Secret Zero with Hashicorp Vault in AWS Lambda

We at Preply heavily rely on Hashicorp Vault to manage sensitive data. Recently, we’ve completely refactored our Vault setup and made it more reliable, observable, and secure. One of our main focuses was to get rid of long-lived tokens needed for login and get secrets from Vault.

As we’re completely hosted in AWS and run all our workload in Kubernetes, we decided to go with the mix of 2 options: both AWS and K8S auth methods. We did it for the whole infrastructure: EC2 fleet, CI/CD, Airflow, etc.

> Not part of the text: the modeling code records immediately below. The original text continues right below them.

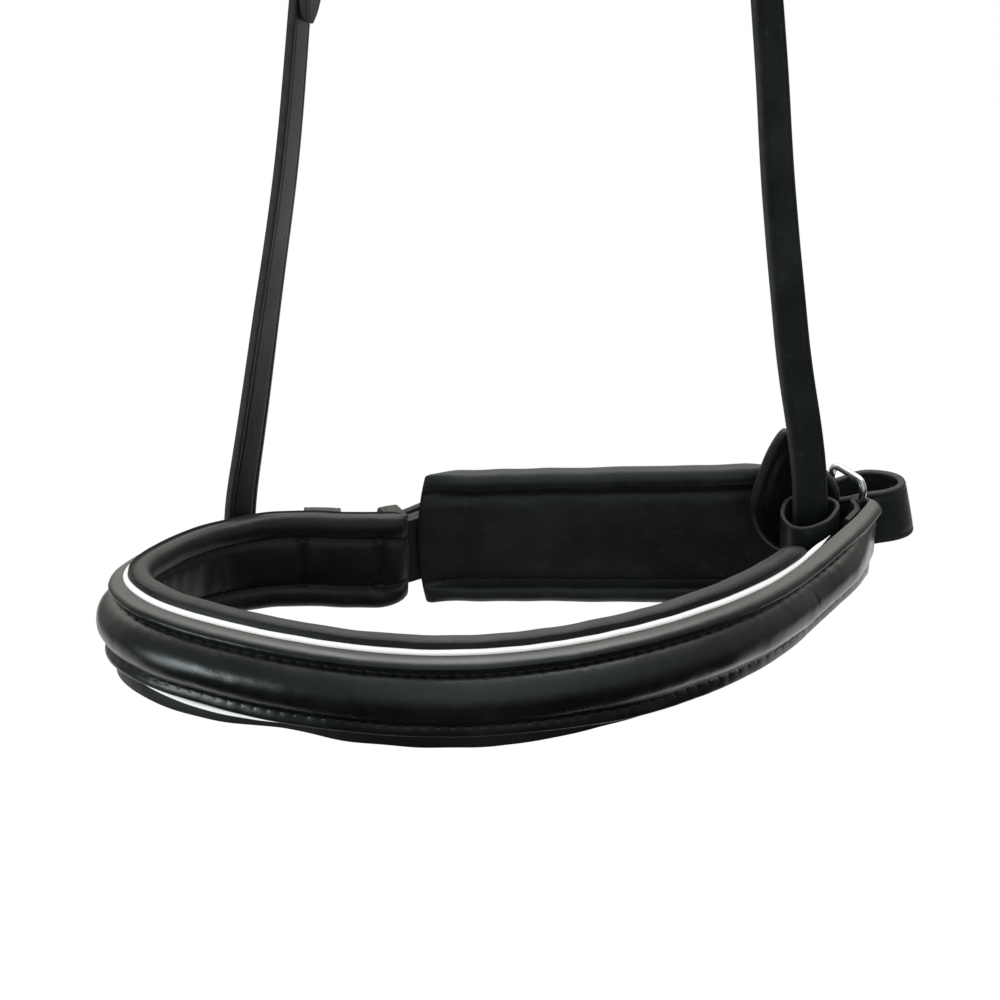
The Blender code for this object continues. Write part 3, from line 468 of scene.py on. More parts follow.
def add_tube(name, path, radius, sides, look, body, node, closed=False):
    """A tube about a path, carried along without twisting. Its radius may vary by point."""
    radii = radius if isinstance(radius, list) else [radius] * len(path)
    rings = []
    side = direction_at(path, 0, closed).orthogonal()
    for i, centre in enumerate(path):
        along = direction_at(path, i, closed)
        side = (side - along * side.dot(along)).normalized()
        other = along.cross(side)
        rings.append([centre + (side * cos(a) + other * sin(a)) * radii[i] for a in circle(sides)])
    add_piece(name, skin(rings, closed), look, body, node)


def add_stitches(name, places, body, length, radius):
    """Thread stitches, each a short bent rod with its ends drawn into the leather."""
    stations = ((-1.0, 0.45, -1.1), (-0.8, 0.85, -0.35), (-0.4, 1.0, 0.0), (0.4, 1.0, 0.0), (0.8, 0.85, -0.35),
                (1.0, 0.45, -1.1))
    points = []
    faces = []
    for middle, along, outward in places:
        across = along.cross(outward).normalized()
        rings = []
        for run, wide, sag in stations:
            centre = middle + along * (run * length / 2) + outward * (sag * radius)
            rings.append([centre + (across * cos(a) + outward * sin(a)) * (radius * wide) for a in circle(7)])
        more, shape = skin(rings)
        faces.extend(tuple(len(points) + k for k in face) for face in shape)
        points.extend(more)
    add_piece(name, (points, faces), "thread", body)


def cut(item, cutters):
    """Cut shapes (points, faces) out of a piece and keep the result as its mesh."""
    tools = [add_object("cutter", shape) for shape in cutters]
    for tool in tools:
        hole = item.modifiers.new("hole", "BOOLEAN")
        hole.object = tool
        hole.operation = "DIFFERENCE"
        hole.solver = "EXACT"
    bpy.context.view_layer.update()
    result = bpy.data.meshes.new_from_object(item.evaluated_get(bpy.context.evaluated_depsgraph_get()))
    item.modifiers.clear()
    item.data = result
    for tool in tools:
        bpy.data.objects.remove(tool)


def oblong(frame, length, width, depth):
    """A closed bar with a long round-ended section in a frame's XY, centred on its origin."""
    reach = length / 2 - width / 2
    outline = arc((reach, 0), width / 2, -90, 90, 9) + arc((-reach, 0), width / 2, 90, 270, 9)
    return skin([placed(frame, [(p.x, p.y, z) for p in outline]) for z in (-depth / 2, depth / 2)])


def shifted(frame, x, z=0.0):
    return frame @ Matrix.Translation((x, 0, z))


# Materials


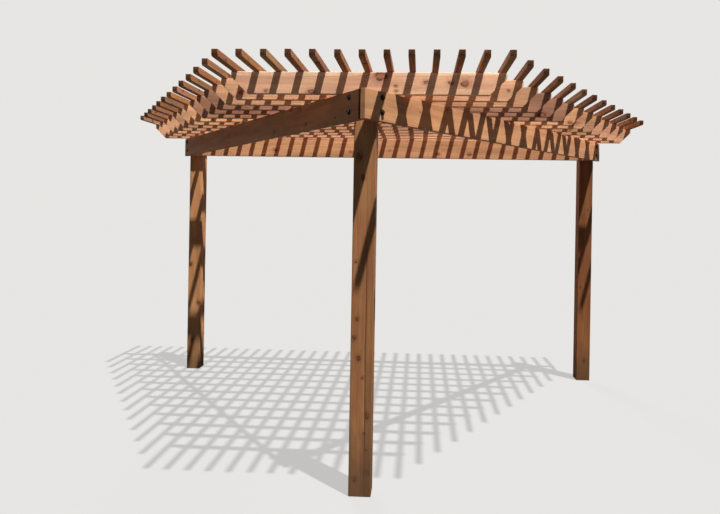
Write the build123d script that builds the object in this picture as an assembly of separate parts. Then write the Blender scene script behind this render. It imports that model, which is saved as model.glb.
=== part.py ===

I’m Vlad and I am an Infrastructure Engineer at Preply. Here I want to describe “Secret Zero” approach with Vault and particularly highlight the way we integrated AWS services like Lambda. I’ll hope you enjoy it, let’s start!

What is the AWS auth method?

The AWS auth method provides an automated mechanism to retrieve a Vault token for IAM principals and AWS EC2 instances. It consists of 2 authentication types: iam and ec2.

AWS IAM is the new recommended method because it’s more flexible and can be used wherever the IAM instance profile is supported (in Lambda, for instance). Moreover, due to the nature of the AWS signature algorithm used in the IAM method, API requests automatically expire in 15 minutes in comparison to ec2-based where the identity document is relatively static and should be protected by the client nonces. It makes this method simpler.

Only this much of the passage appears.